Y hablando de parcelas. La casita, que no sea adosada, con terrenito tupido de hierba que, aproximadamente requiera mantenerse una vez por semana, excepto los meses de invierno, en los estados más fríos el césped desaparece bajo la nieve, constituye el sueño americano.
Esta fusión entre belleza y posesión, este indicador del estatus social precisa de una atención a veces enmoquetada con un prado sintético que puede alcanzar, en zonas como California, temperaturas superiores a la del asfalto.
No importa la carencia de agua en algunas zonas. Los que tienen gustosamente siguen pagando las multas con tal de exhibir su vanidad y desdén. Tampoco importa que las especies autóctonas estén desapareciendo a marchas forzadas, y mucho menos, que la cuadrilla de mejicanos ilegales a los que se les paga, lógicamente lo mínimo y bajo cuerda, tenga que lidiar con los pesticidas que prometen un césped ejemplar.
Aquí hay algo en juego, estamos ante una competición, incluso entre la clase media y los desposeídos, por ver quién es el que más tiene. Y casi que no importa que se viva en un tráiler, en uno de esos campings habilitados para los desahuciados. El que más o el que menos le habrá hecho la manicura a su terruño. Algunos se la hacen ellos mismos y no es raro encontrarlos subidos en su contaminante segadora, una versión actualizada del llanero o llanera, que también las hay, solitario. A lomos de sus tractores mecanizados experimentan una delicia infinita, el disfrute de unas horas de soledad antes de regresar a la jauría que les espera en casa.
Poco o nada les importa que el ruido sea ensordecedor, deben cubrirse los oídos con potentes auriculares si no quieren terminar sordos, o que su larga monotonía, pues la más mínima hebra debe quedar erradicada, enerve al resto de la vecindad. Al fin y al cabo todos se han puesto de acuerdo para el terrible ensayo, aunque no haya coordinación, eso sí.
Pasar desapercibido es lo peor que se puede hacer, por eso, si uno no puede pagarle el spa al césped, se da por sentado que el propietario lo mimará, porque, si no lo hace, si no está pendiente, un solo descuido y el error podría volcarle toda la furia contaminada de los vecinos y del ayuntamiento, (lo sé de buena tinta porque pertenezco a ese grupo de libertarios en lo que al césped se refiere y por la notificación del ayuntamiento reconociendo, que no aprobando, esta tradición). La nota era una tarjeta de visita, aunque en una llamada telefónica posterior, el representante argumentaba que algunos vecinos se habían quejado, más que nada por la desincronización de las hebras, afeaba el barrio, devaluando así el precio de sus inmuebles.

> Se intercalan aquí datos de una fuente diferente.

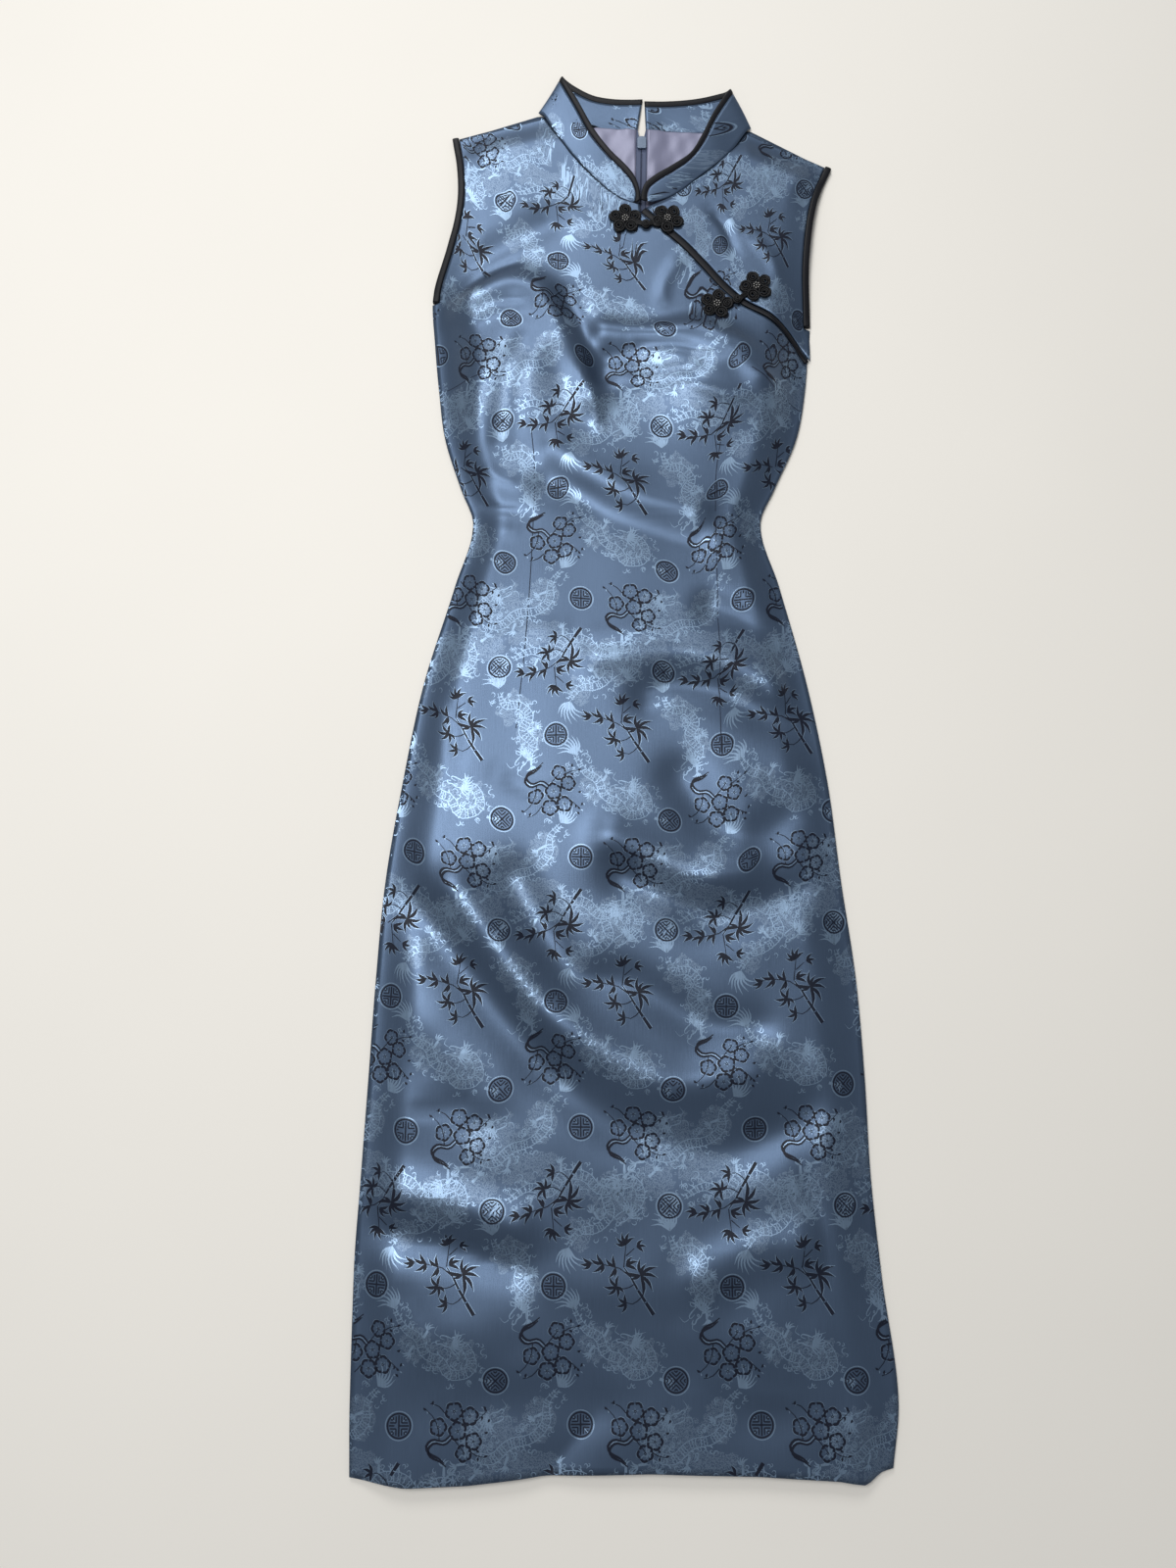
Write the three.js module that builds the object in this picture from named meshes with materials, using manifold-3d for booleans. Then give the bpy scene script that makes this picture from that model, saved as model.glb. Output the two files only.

Como hacerse notar es su buque insignia, no tengo más remedio que deducir que los que venden silenciadores en Estados Unidos no se comen dos roscos. Los que sí comen, y mucho, son las petroleras, que engullen las tripas de estas máquinas a ritmo de claqué.
Pero las segadoras no actúan solas. Unos manguitos de metal, no sé si para retirar o succionar hojas, los acompañan. Son ruidos que pertenecen a las dos especies: contaminación acústica y ambiental, pero esos, no están penados. Los intransigentes, los que luchan por atrapar el canto de un pájaro, el roce de una hoja en la hierba o la imperfecta exuberancia del prado, son los locos. Aquí, las libertades campean, pero al césped, ni tocarlo.
Y es que, aunque no dudo de las buenas intenciones de Andrew Jackson Downing, al famoso horticultor, diseñador paisajista y escritor estadounidense se le ocurrió, supongo que por influencia inglesa, que, los jardines, eran imprescindibles para ensalzar el orgullo y la buena conducta de sus dueños, dotándolos, mediante su mantenimiento, de mayor felicidad.
Parece que fue al término de la Segunda Guerra Mundial, cuando las ideas de Jackson Downing se filtraron entre la clase media. De vuelta a casa, agobiados y extenuados, los soldados no se hacían en un piso, quizás su estrechez les recordara la de los barracones, además, querían una familia, y, después de lo que habían pasado, ¿quién podía negárselo?
Y este uso y abuso de la mecánica, sucede tanto en zonas urbanas como en las rurales, a las que, muchas veces, también hay que añadir vuelos de avionetas fumigadoras y otras pestes. En una palabra: la escapatoria, idílica.